“Desejo morrer. Não estou triste. Estaria triste se quisesse encerrar minha existência e não pudesse fazê-lo.”

David Goodall, aos 104 anos, em entrevista coletiva, antes da sua morte assistida, vestiu um blusão com o termo Ageing Disgracefully (“Envelhecendo Desgraçadamente”), bordado no peito.

O cientista David Goodall, nascido em 1914, na Inglaterra, morreu em Liestal, na Suíça, em 10 de maio de 2018, aos 104 anos, de morte assistida.

Prestigiado ecologista e botânico, radicado na Austrália desde 1948, David não sofria de uma doença grave. Mas desejava antecipar sua morte ao ver sua independência sendo reduzida cada vez mais.

“Minhas habilidades entraram em declínio nos últimos dois anos. Minha visão se reduziu muito nos últimos seis anos”, disse David a repórteres na Suíça. “Eu não quero mais continuar vivendo. Estou feliz por ter a chance de encerrá-la amanhã.”

David se ressentiu de ter que deixar a Austrália para fazê-lo. (Ele vivia em Perth, capital da província da Austrália Ocidental, que só tornaria a morte assistida legal em julho de 2021.)

Em entrevista coletiva, antes de pegar o avião para a Suíça, David vestiu um blusão com o termo Ageing Disgracefully, algo como “Envelhecendo Desgraçadamente”, bordado no peito.

“Lamento muito ter atingido essa idade. Não estou feliz. Quero morrer. Não estou particularmente triste. Estaria triste se não pudesse encerrar minha existência nesse momento em que não desejo mais existir”, declarou.

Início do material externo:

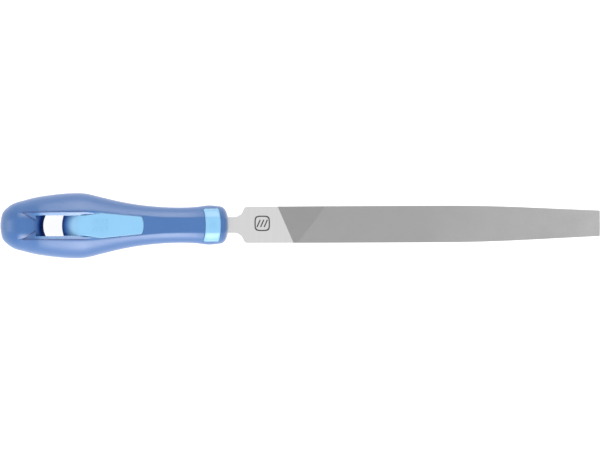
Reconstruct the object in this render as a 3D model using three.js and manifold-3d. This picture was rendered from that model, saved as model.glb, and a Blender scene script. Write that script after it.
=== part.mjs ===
// A workshop flat file: a forged steel blade with its tang, pressed into a handle moulded in two
// shots, a hard core that shows through windows in the jacket around it.
// Millimetres. +X runs from the butt to the tip, +Y across the width, +Z up from the broad face.
// The origin is the middle of the whole file.

import * as THREE from 'three';
import { mergeVertices } from 'three/addons/utils/BufferGeometryUtils.js';
import Module from 'manifold-3d';

const wasm = await Module();
wasm.setup();

// Driving dimensions: lengths along X
const bladeLength = 200; // tip to the start of the shoulder
const bareTang = 6.4; // tang that shows between handle and shoulder
const handleLength = 127;
const tangDepth = 52; // how far the tang goes into the handle
const shoulderLength = 3.4;

// Blade and tang sections
const blade = { heel: 20.1, middle: 20.4, tip: 14.2, thickness: 5, tipThickness: 3.6, heelSwell: 0.1 };
const tang = {
  shoulder: 9.3, mouth: 8.9, end: 4.4, mouthThickness: 4.4, endThickness: 2.8,
  flareStart: 1, flareRise: 0.4, // the flare starts this far behind the shoulder line and first rises by this
};
const taperStart = 111; // from the shoulder to where the blade starts to narrow
const taperBend = 47; // the bend between the parallel sides and the straight taper
const cornerRadius = 0.8;

// Handle stations: distance from the butt, half width, half depth, half width of the flat on top
const stations = [
  [0, 13.0, 11.2, 6.0],
  [12, 14.0, 12.5, 7.5],
  [22, 16.2, 13.4, 8.6],
  [33, 17.7, 13.9, 9.2],
  [42, 18.2, 14.0, 9.4],
  [48, 17.8, 13.6, 9.2],
  [56, 15.9, 12.6, 8.4],
  [67, 13.3, 11.1, 7.0],
  [78, 11.4, 9.9, 5.6],
  [90, 10.2, 9.0, 4.5],
  [101, 9.86, 8.7, 4.2],
  [109, 10.2, 9.0, 4.2],
  [116, 11.0, 9.8, 4.2],
  [122, 10.5, 9.4, 4.2],
  [127, 10.2, 9.1, 4.2],
];
const buttRound = 12; // length of the rounded butt
const noseRound = 5.2; // length of the rounded nose
const endFlat = 0.02; // share of each rounding that is left as a small flat end
const flatShare = 0.8; // the flat never takes more than this share of the width
const endCrowding = 0.13; // how much closer together the rings are towards the ends

// Core, its windows and the recess, placed by their distance from the butt
const jacketWall = 2.6;
const fitGap = 0.3; // between the mouldings, and between the tang and its bore
const coreBack = 43;
const coreFront = 121.5;
const tongue = {
  nose: 34.35, shoulder: 49, widest: 57, end: 79.8, narrow: 5.6, wide: 7.0, tail: 4.95, bow: 0.9,
  webSpare: 3, // the web runs on this far behind the nose before the roll cuts it back
  easeBefore: 3, easeAfter: 2, easeBack: 5, // where the side leaves its narrow part and reaches the wide one
  tailCorner: 0.6, // share of the tail's width at which its rounded end begins
};
const band = { back: 114.2, front: 122, half: 9.2, bow: 1.1 };
const recess = {
  start: 12.4, slotStart: 20, slotOverlap: 2, holeStart: 23.95, holeHalf: 5.8, mouthHalf: 7.5, bow: 1.2,
  slope: 0.6, // fall of the sloping sides for each millimetre towards the middle
};
const tongueRoll = 14; // length over which the tongue rolls down into the hole
const rollSpare = 0.1; // how far the tongue's roll starts above the skin
const noseSpare = 0.5; // how far the butt's roll starts above the skin
const cutterOver = 4; // how far the wedge of the recess rises past the skin, measured across
const reach = 40; // how far a cutter runs past the handle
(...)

David estava afastado do emprego em tempo integral desde 1979, mas permanecia fortemente envolvido em seu campo de trabalho, tendo editado em seus últimos anos a série de livros Ecossistemas do Mundo, em 30 volumes.

Em 2016, aos 102 anos, David venceu uma batalha judicial para poder continuar trabalhando no campus da Edith Cowan University, em Perth, onde era pesquisador associado honorário, atividade não-remunerada.

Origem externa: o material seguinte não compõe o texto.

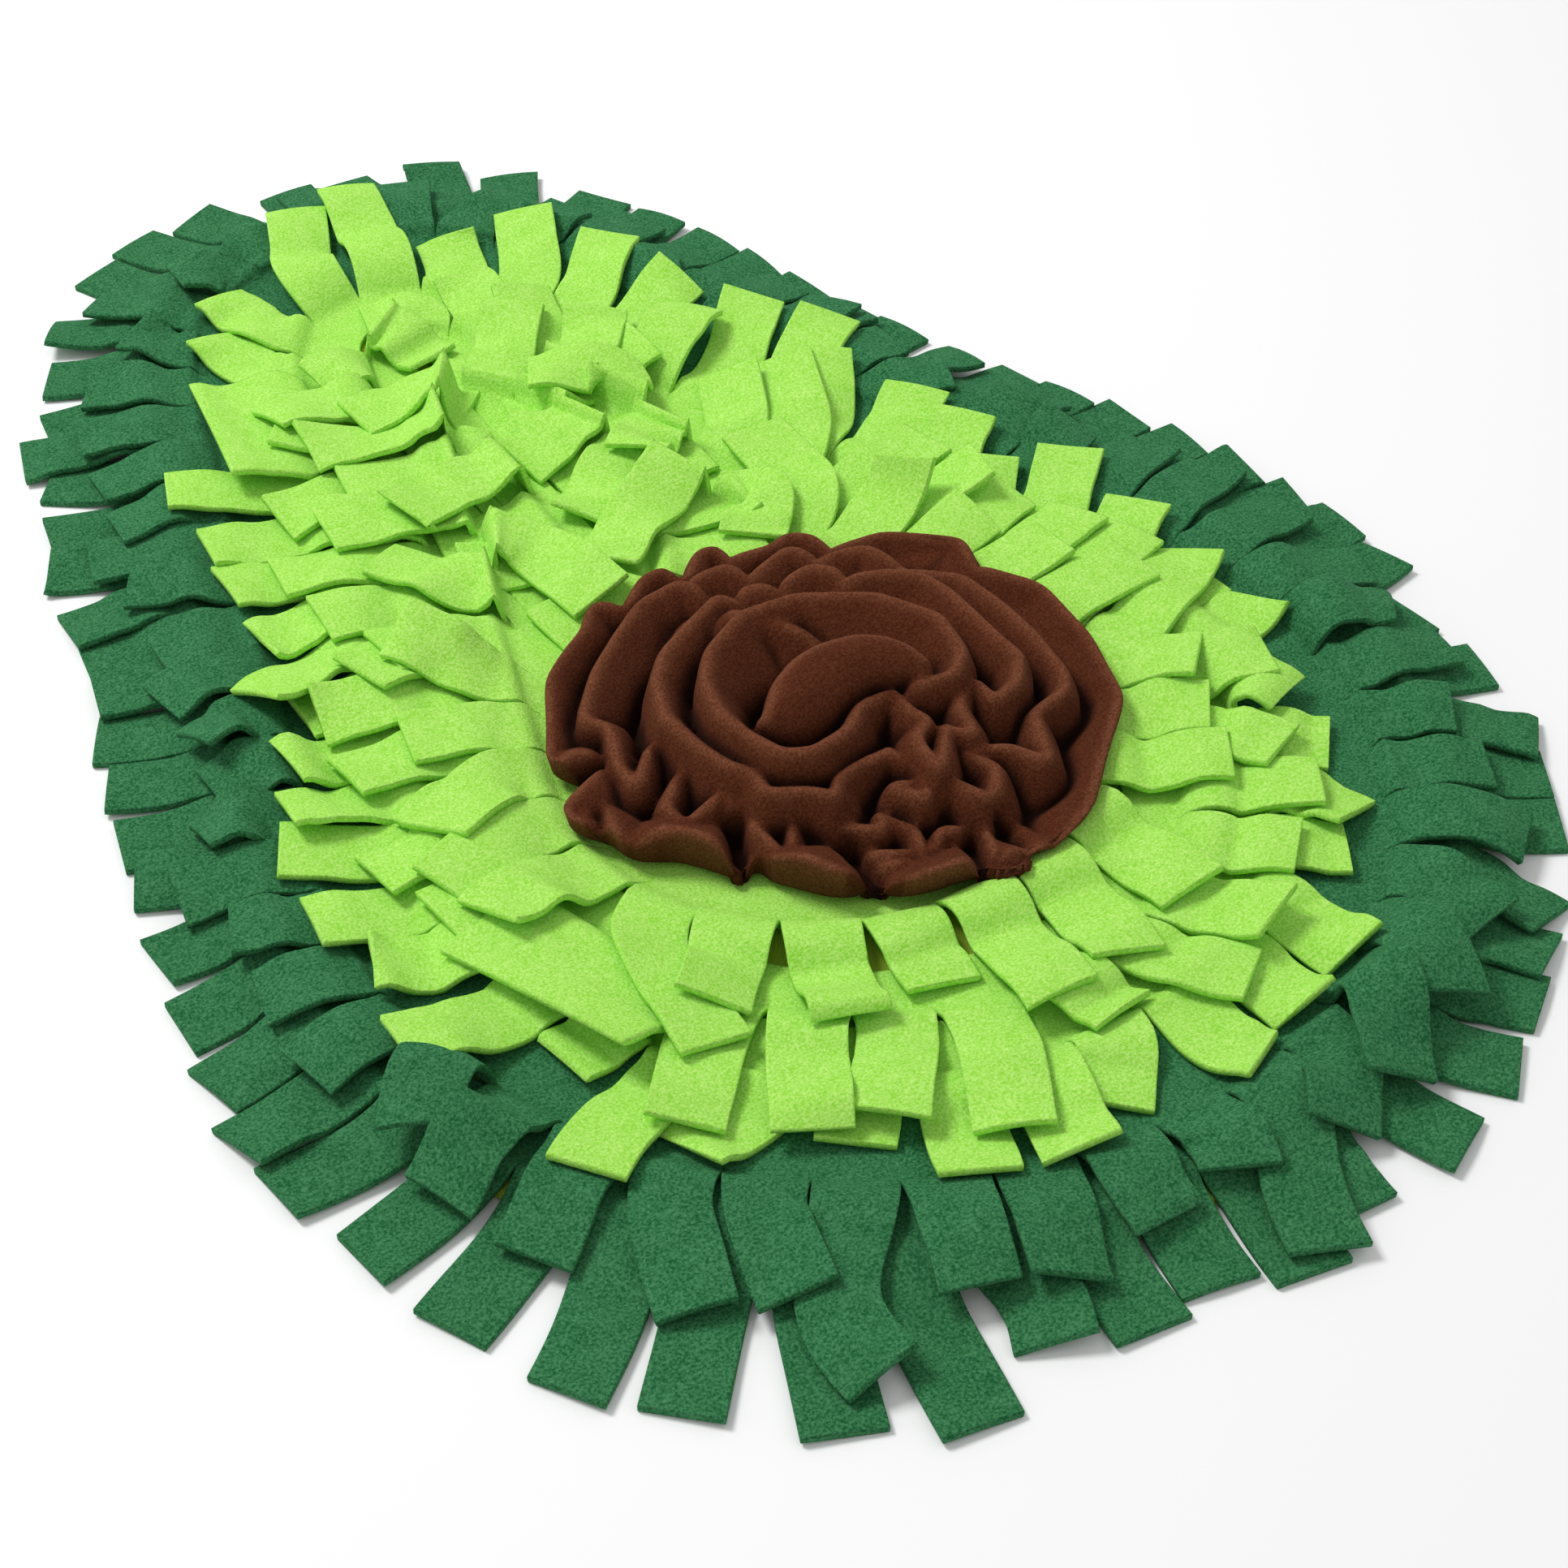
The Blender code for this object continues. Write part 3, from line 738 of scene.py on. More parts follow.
# The strips that lie in a way of their own, ring by ring.
OUTER_LAID = (
    Laid(0, 27, 304, 60, 26, over=1), Laid(46, 2, 299, 60, 26), Laid(1, 47, 256, 38),
    Laid(2, 80, 250, 30), Laid(3, 101, 216, 30), Laid(4, 107, 171, 40, twist=6),
    Laid(5, 99, 147, 70), Laid(6, 123, 143, 35), Laid(7, 142, 118, 35),
    Laid(8, 124, 98, 75, 13, over=1), Laid(9, 141, 57, 65, 13), Laid(10, 146, 33, 40),
    Laid(11, 139, 10, 70, 13), Laid(12, 166, -5, 55, 14), Laid(13, 168, -43, 62, 13),
    Laid(14, 166, -85, 65, 13), Laid(15, 169, -109, 72, 13), Laid(16, 139, -154, 85, twist=12),
    Laid(17, 138, -177, 60, 14), Laid(18, 124, -213, 62, 14), Laid(19, 111, -221, 35, over=-1),
    Laid(20, 80, -262, 65, 13, over=1), Laid(21, 53, -271, 40, over=-1),
    Laid(22, 30, -280, 35, bow=-38), Laid(23, -18, -270, 60, 14, over=-1), Laid(24, -39, -283, 62, 13),
    Laid(25, -67, -273, 65, 13, over=1), Laid(26, -88, -241, 35, over=-1),
    Laid(27, -130, -219, 30, tip=-35, over=-1), Laid(28, -160, -212, 30, bow=-30, over=1),
    Laid(29, -139, -167, 30, 14, tip=-60), Laid(30, -184, -145, 65, 13, twist=-8),
    Laid(31, -172, -105, 75, 13), Laid(32, -180, -80, 65, 13), Laid(33, -174, -45, 35, over=-1),
    Laid(34, -165, -32, 60, 13, tip=-30, over=1), Laid(36, -137, 15, 70, 13),
    Laid(37, -149, 22, 40, twist=25), Laid(38, -132, 55, 70, 13, twist=14),
    Laid(39, -130, 87, 35, over=-1), Laid(40, -126, 111, 65, 13),
    Laid(41, -124, 148, 35), Laid(42, -94, 175, 50, wide=2, over=1), Laid(44, -64, 239, 35, over=-1),
    Laid(45, -50, 263, 55, 15, tip=-25),
)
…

Essa disputa por seu espaço de trabalho o teria afetado muito. A universidade levantara preocupações sobre a segurança de David, incluindo sua capacidade de se deslocar.

Mesmo tendo vencido a disputa, David foi forçado a trabalhar em um local mais próximo de sua casa. Ele também teve de desistir de dirigir e de se apresentar em auditórios.

“Foi o começo do fim”, disse Carol O’Neill, ex-enfermeira, representante da Exit International, instituição que auxiliou David em seu deslocamento à Suíça para a realização do procedimento de morte assistida, sob os auspícios da Lifecircle. “Ele não conseguia mais ver os colegas e amigos.”

A decisão de David de encerrar sua existência foi acelerada por uma grave queda em seu apartamento. Ele não foi encontrado por dois dias. Mais tarde, os médicos disseram que ele precisaria de cuidados 24 horas ou então ser transferido para uma casa de repouso.

“Ele era um homem independente. Não queria pessoas ao seu redor o tempo todo, nem estranhos atuando como cuidadores”, disse Carol, da Exit International. “Ele fazia questão de manter uma conversa inteligente com o interlocutor. E queria ser capaz de fazer as coisas de modo autônomo, como pegar um ônibus e ir à cidade.”

A morte assistida de David Goodall atraiu as atenções do mundo para a causa da autodeterminação e do direito de morte com dignidade.